Son of the late cybernetics pioneer J.F. Young, Simon Young is running Google ads for his website and book, which he calls "a transhumanist manifesto". I hadn't heard of it before - anyone here read the book?

PBS has some SL1 futurist series happening. Its nice to see the potential for living forever idea coming to the forefront of mainstream futurist bleatings. And that no one cares about extraterrestrials anymore. 22nd century? So lame. Exponential progress will give us the fruits of the 22nd century in the early 21st. Anyone who thinks otherwise falls prey to the linear progress fallacy.

Brian Wang explains why the recent World Futurist Society predictions are wrong. Not to say that they're anti-transhumanist - they're extremely pro-transhumanist. Basically, some of the futurists there are just pulling speculations out of places that shouldn't be spoken of. They are talking about DNA computing when it was just acknowledged that DNA computers are too weak to compete with other post-silicon architectures, for example. The WFS is getting more and more nanotechy and transhumanistic - they should boost their standards to that of the best transhumanist futurists, who don't talk about things they don't understand, in contrast to this basic science error-filled futurist speculation.

Discover has a piece on existential risk. Meh. I've started to dislike lists of threats, generally more than half of them are of negligible risk, and the numerosity of these lists distracts people from focusing on threats that truly are likely to kill them in a decade or two.

J. Storrs Hall's aircar proposal. This is old, but good. Dr. Hall is currently working on a book on AI. I will probably disagree with a lot said in it, but I loved his recent book Nanofuture.

A space settlement art gallery.

George Dvorsky is on TV in Canada either tonight or tomorrow. We have to make sure that his piece makes it to YouTube. You should also read his "must-know terms for today's intelligensia".

Al Fin's blog is looking really good nowadays.

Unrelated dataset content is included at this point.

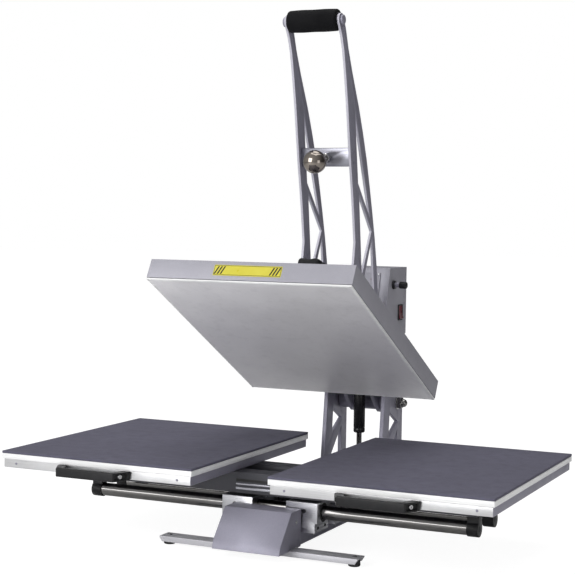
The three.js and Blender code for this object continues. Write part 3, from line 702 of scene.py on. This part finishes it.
# ---- foam ----
def foam_pad(side, sign):
    """Thin foam sheet lying on the platen. From the middle of the underside the rows run out to a
    rounded edge, which gives a little at mid height, and back over a top that is crowned by
    0.34 mm * (1 - s^2) with a slow ripple of 0.06 mm * sin(x / 20) * sin(y / 35)."""
    bottom = PAD_TOP - PAD_THICK
    under = [(0.8, bottom, s) for s in np.linspace(0, 1, 9)]
    edge = [(0.3, bottom + 0.35), (0.05, bottom + 1.0), (0.3, bottom + 2.2),
            (0.05, bottom + 3.2), (0.35, bottom + 3.75), (0.9, PAD_TOP - 0.4)]
    top = [(1.2, PAD_TOP - 0.36 + 0.34 * (1 - s * s), s) for s in np.linspace(1, 0, 40)]
    line, out = round_rectangle(*PAD_HALF, 2.0, 5, 26)
    rows = np.asarray([(*r, 1.0) if len(r) == 2 else r for r in under + edge + top], float)
    flat = (line[None] - rows[:, :1, None] * out[None]) * rows[:, 2:, None]
    ripple = 0.06
    wave = ripple * np.sin(flat[..., 0] / 20) * np.sin(flat[..., 1] / 35)
    upper = (np.arange(len(rows)) > len(under) + len(edge)) & (rows[:, 2] < 0.97)
    height = rows[:, 1:2] + (wave - ripple) * upper[:, None]
    grid = np.concatenate([flat + [sign * STATION, 0], height[..., None]], -1)
    pad = ring_piece(f"{side}_foam_pad_sheet", grid, MACHINE, "carriage", "pad_foam", sharp=60)
    return stands_for(pad, f"{side}_foam_pad")


def grip_sleeve():
    """Foam tube. At x from -1 to 1 along it the radius is 20.95 + 0.3 * (1 - x^4) - 0.2 *
    cos(2 pi x): a hand-worn waist in the middle, a swelling on either side, and rounded ends."""
    half = ARM_OUTSIDE - 5.7
    x = np.linspace(-1, 1, 61)
    outer = 20.95 + 0.3 * (1 - x ** 4) - 0.2 * np.cos(2 * math.pi * x)
    end = [(7.6, 0.0), (14.5, 0.0), (18.0, 0.6), (20.0, 2.0)]
    rows = [(r, -half + h) for r, h in end]
    rows += list(zip(outer, x * (half - 4.0)))
    rows += [(r, half - h) for r, h in end[::-1]]
    sleeve = turned("foam_grip_sleeve", rows, facing(MACHINE, GRIP_SPOT, RIGHTWARD), "handle",
                    "grip_foam", around=72, closed=True, sharp=60)
    return stands_for(sleeve, "foam_grip")


for side, sign in SIDES:
    foam_pad(side, sign)
grip_sleeve()


# ---- rails, seals and feet ----
RAIL_END = [(0, RAIL_HALF), (RAIL_RADIUS - 0.8, RAIL_HALF), (RAIL_RADIUS, RAIL_HALF - 0.8)]
SEAL_LIP = [(12.75, 95.6), (17.6, 95.6), (17.6, 96.05), (17.3, 96.22), (13.2, 96.22), (12.75, 96.0)]
FOOT_PAD = [(0, 0), (9.2, 0), (10.6, 1.0), (11, 2.4), (10.4, 12), (8.2, 14), (0, 14)]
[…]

Greg Cochran steps out strongly in favor of economically explosive self-replicating manufacturing, a technology that people like the Institute for the Future seem utterly clueless about, or think it won't happen for 100 years. Cochran - I love this guy. He writes, "Hardly anyone seems to realize it, but we're on the threshold of an era of unbelievable abundance." Why are we worried about global warming when within 20 years it will be beyond simple to mass manufacture rockets and send up sunshields into space? Why do we care about Country X or Country Y when in the near future, the country that obtains nanotech will inherit the earth?

Look at the size of this MP3 player! Holy, holy crap!

The folks down at Sandia Labs are melting diamond into puddles. Could this be a step to unlocking the power of nuclear fusion using the Z machine?